No complaints other than the relatively short rods didn't allow positioning the rod connecting blocks at openings in the front door sheet metal; made it a bit harder to install and adjust. The seller said the control unit would support a 5th actuator and the Aveo hatch has a great layout for mounting one, but didn't have time to solve the wire routing problem. The harness is configured for placing the control unit somewhere under the dash on the driver's side. The 5-wire actuator for the driver's door enables the other actuators to be manipulated by the driver's door key or lock knob in addition to the remotes. Only comments are 1) the harness fits well, but there is not much slack - so pays to check the routing before tying the wires down, 2) the cheap insulators on the bullet connectors were loose enough that it was necessary to secure them with electrical tape, and 3) loosely wrapping the long wire runs with electrical tape is not necessary, but made it easier to handle and mount the wires.
The bullet connectors are pre-installed, so the front door wires must be cut to run them through the door "molex" connector. There's a great resource about dealing with these here: How to wire through a door molex. One lesson learned is to reattach the boot to the connector BEFORE reseating it into the A-pillar - it is almost impossible to fit once the connector is back in place.
There are not many places to install the gun-type actuators that don't block panel attachment holes, avoid the window mechanisms, and permit the needed orientation. The main requirement is that the actuator movement be kept parallel to the movement of the lock rod; they supposedly wear out prematurely if forced to operate at a significant angle. Here are the two locations I used showing how the actuator rods were bent to maintain parallel movement:
The rear door actuators were technically mounted "upside down", so was necessary to reverse the wires for the correct lock/unlock action. After dealing with the "molex" connecters, the rest of the wiring was pretty typical. The weather barrier sheet does not have to be removed, but peeled back on two or three sides. Here's the route I used on the front doors to keep the wires away from moving parts and sharp edges:
Wires to the rear doors were routed through the B-pillar using the MOPAR looms as shown here:
The control unit was tie-wrapped to a bracket between the steering wheel and fuse box. A small patch of foam sheeting was attached to the case with weatherstrip adhesive to prevent any noise from movement against the bracket. Attached the ground lead to a body bolt and power to the orange door lock line off the back of the fuse box. I used a "U"-type connector sized for 18-14 gauge wire as I didn't know wire size being tapped. Had to use the Dorman "weatherproof" connector because the new "interior" type is only good for 16-14 gauge. Some don't like or trust these connectors, but I've never had any trouble with ones installed in autos for over a decade.
Did this in conjunction with a seat-out detail of the car, so don't have a pure time estimate. However, it was enough hours that I'd jump at the $30 per door professional install quoted here by someone else... and even consider the $70 per door also mentioned before doing it again on an Aveo.

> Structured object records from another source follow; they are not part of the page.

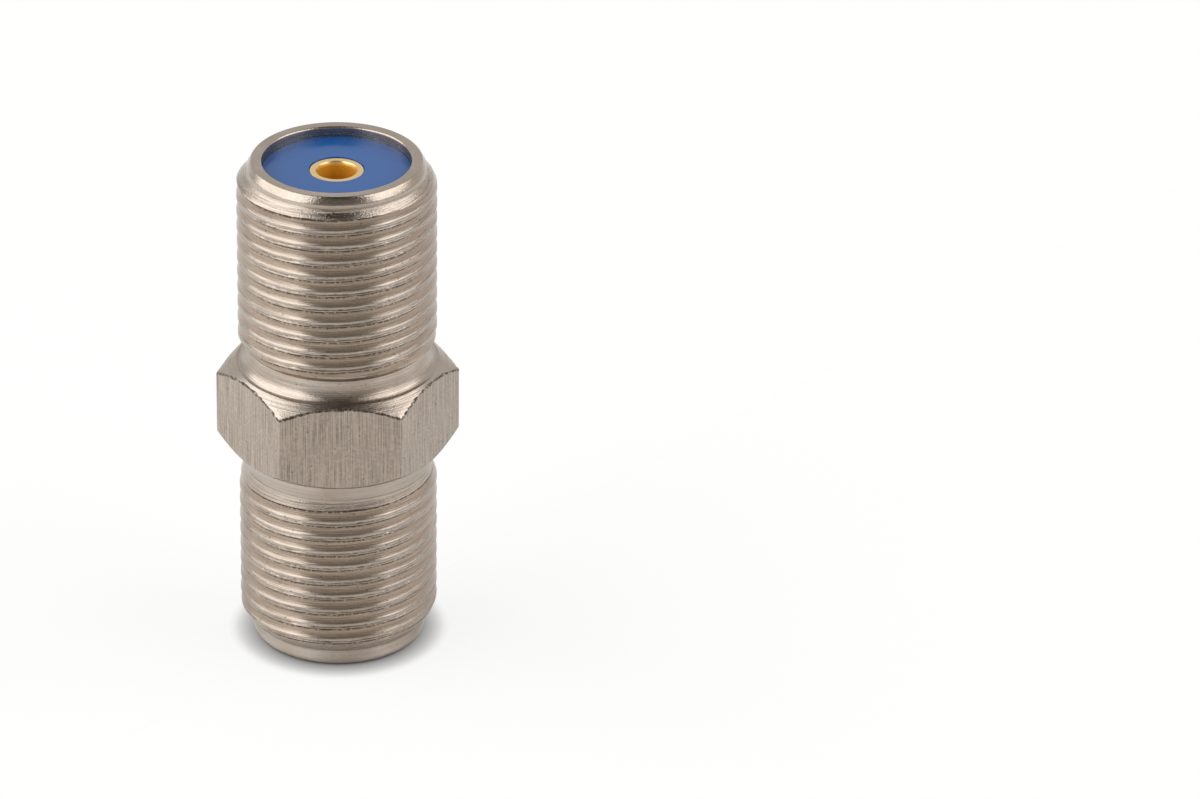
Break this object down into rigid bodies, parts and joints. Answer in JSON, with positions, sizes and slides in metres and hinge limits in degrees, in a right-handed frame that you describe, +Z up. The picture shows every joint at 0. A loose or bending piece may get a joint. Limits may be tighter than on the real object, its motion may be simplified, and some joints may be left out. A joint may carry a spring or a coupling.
{
  "type": "coaxial barrel connector",
  "caption": "Hexagonal threaded barrel that joins two coaxial cable plugs end to end, with a blue insulator and a gilt spring contact in each socket.",
  "frame": {"origin": "centre of the lower rim, in the plane that the connector stands on", "axes": "+Z up the barrel's axis towards the upper socket; -Y out of one flat of the hexagon"},
  "size_m": [0.0116, 0.01, 0.025],
  "materials": {
    "nickel": "turned brass with satin nickel plating",
    "blue_plastic": "moulded, satin",
    "gilt": "turned brass with gold plating",
    "spring_bronze": "stamped and formed spring bronze"
  },
  "bodies": {
    "root": {"body": "nickel", "insulator_bottom": "blue_plastic", "insulator_top": "blue_plastic", "contact_sleeve": "gilt", "spring_clip_bottom": "spring_bronze", "spring_clip_top": "spring_bronze"}
  },
  "joints": []
}
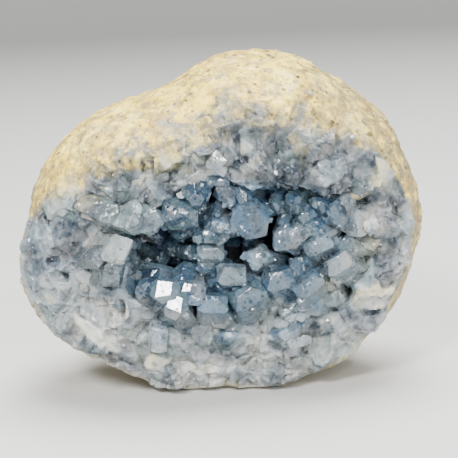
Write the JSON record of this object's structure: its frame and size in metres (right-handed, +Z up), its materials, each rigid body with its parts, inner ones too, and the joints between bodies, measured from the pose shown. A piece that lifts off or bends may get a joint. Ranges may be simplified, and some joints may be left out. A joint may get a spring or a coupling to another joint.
{
  "type": "celestite geode",
  "caption": "Rounded nodule broken open at the front, with a rough pale rind and a hollow lined with blocky blue crystals; it rests on a small flat spot.",
  "frame": {"origin": "on the ground under the middle of the box around the geode", "axes": "+Z up, the hollow opens towards -Y, and the greatest width runs along X"},
  "size_m": [0.1158, 0.0822, 0.0961],
  "materials": {
    "rind_and_wall": "matte",
    "celestite": "gloss"
  },
  "bodies": {
    "root": {"stone_shell": "rind_and_wall", "crystal_crust": "celestite"}
  },
  "joints": []
}
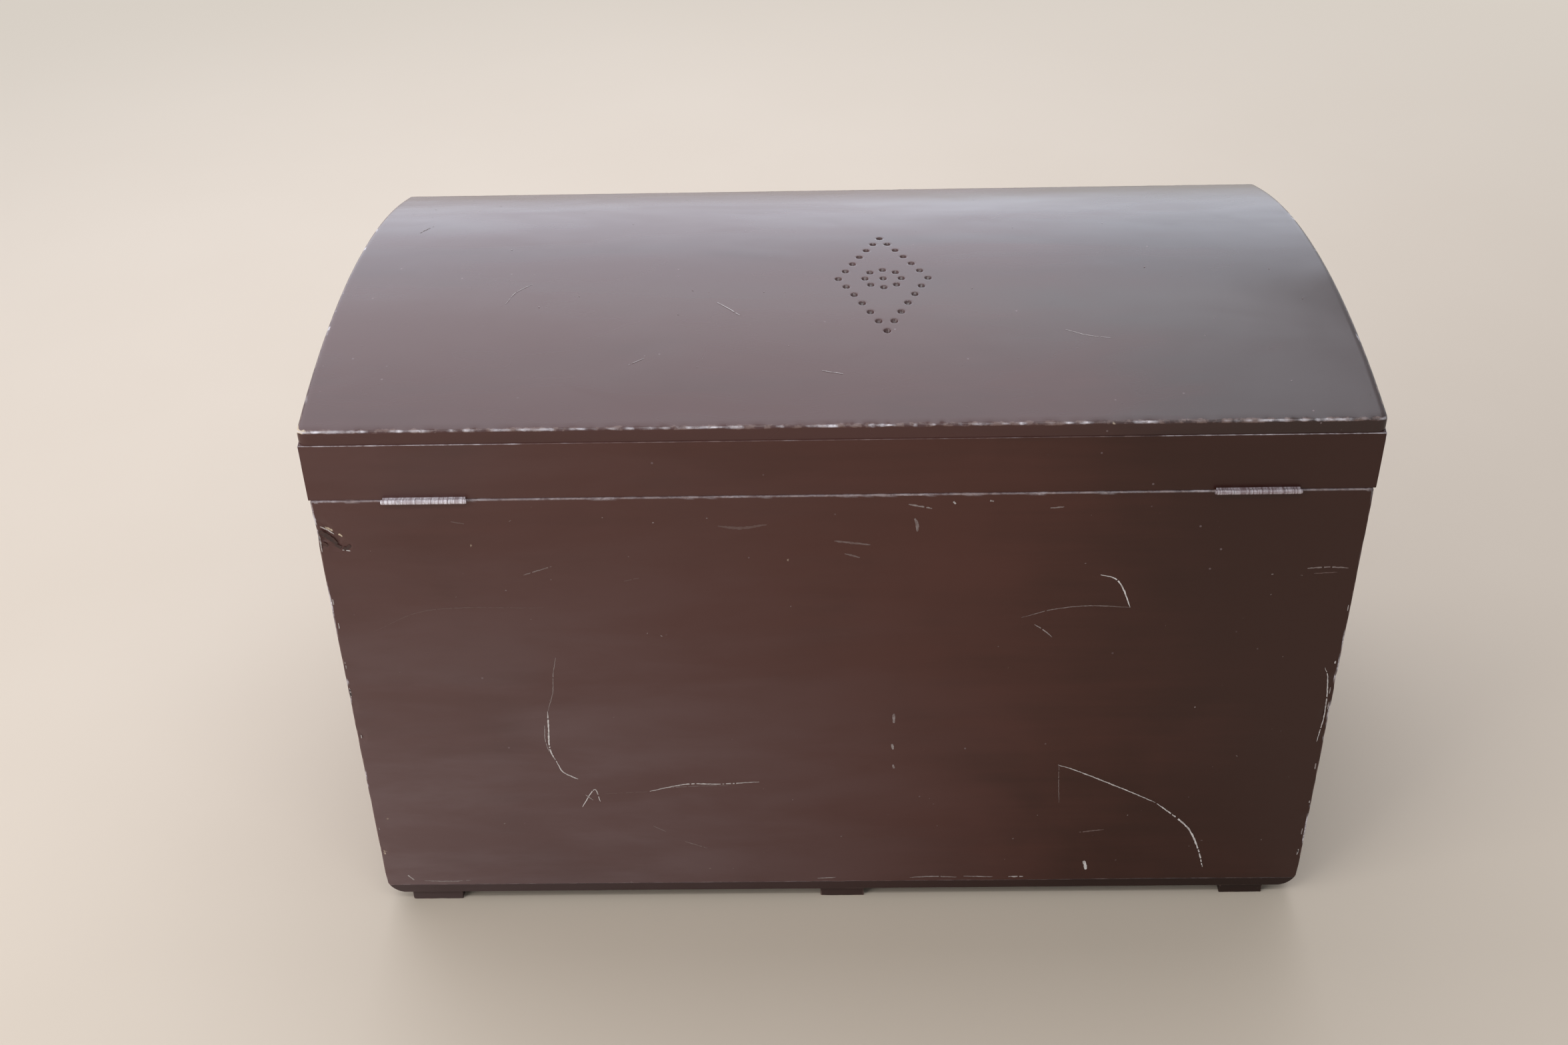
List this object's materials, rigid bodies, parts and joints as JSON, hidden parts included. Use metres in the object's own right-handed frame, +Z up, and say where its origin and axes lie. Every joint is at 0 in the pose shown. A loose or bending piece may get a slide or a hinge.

Here's a summary of the additional supplies used in the install:
- Electrical tape
- Thread locking fluid - used to secure the screws in the rod connecting block.
- Solder/heatshrink tubing, crimp connectors, or other means of reconnecting wires cut for the door "Molex" feed.
- Wire looms/conduit for rear doors if not already equipped.
- Tube of yellow weatherstrip adhesive for reattaching the weather/moisture barrier to the doors. Only needed if they have been removed in the past, should be able to peel back and reattach with the original adhesive at least a couple times.
- Tie wraps - small ones for tying down wires and larger ones for mounting the control unit.
- "U" connector or other means of tapping into a constant 12V circuit for power.
- Round toothpicks - used to release the fender side of the "Molex" connector where other tools wouldn't fit. Benefit is that they can be broken to whatever length works best for your size hands.
- Foam or other sound deadening/anti-rattle material as needed.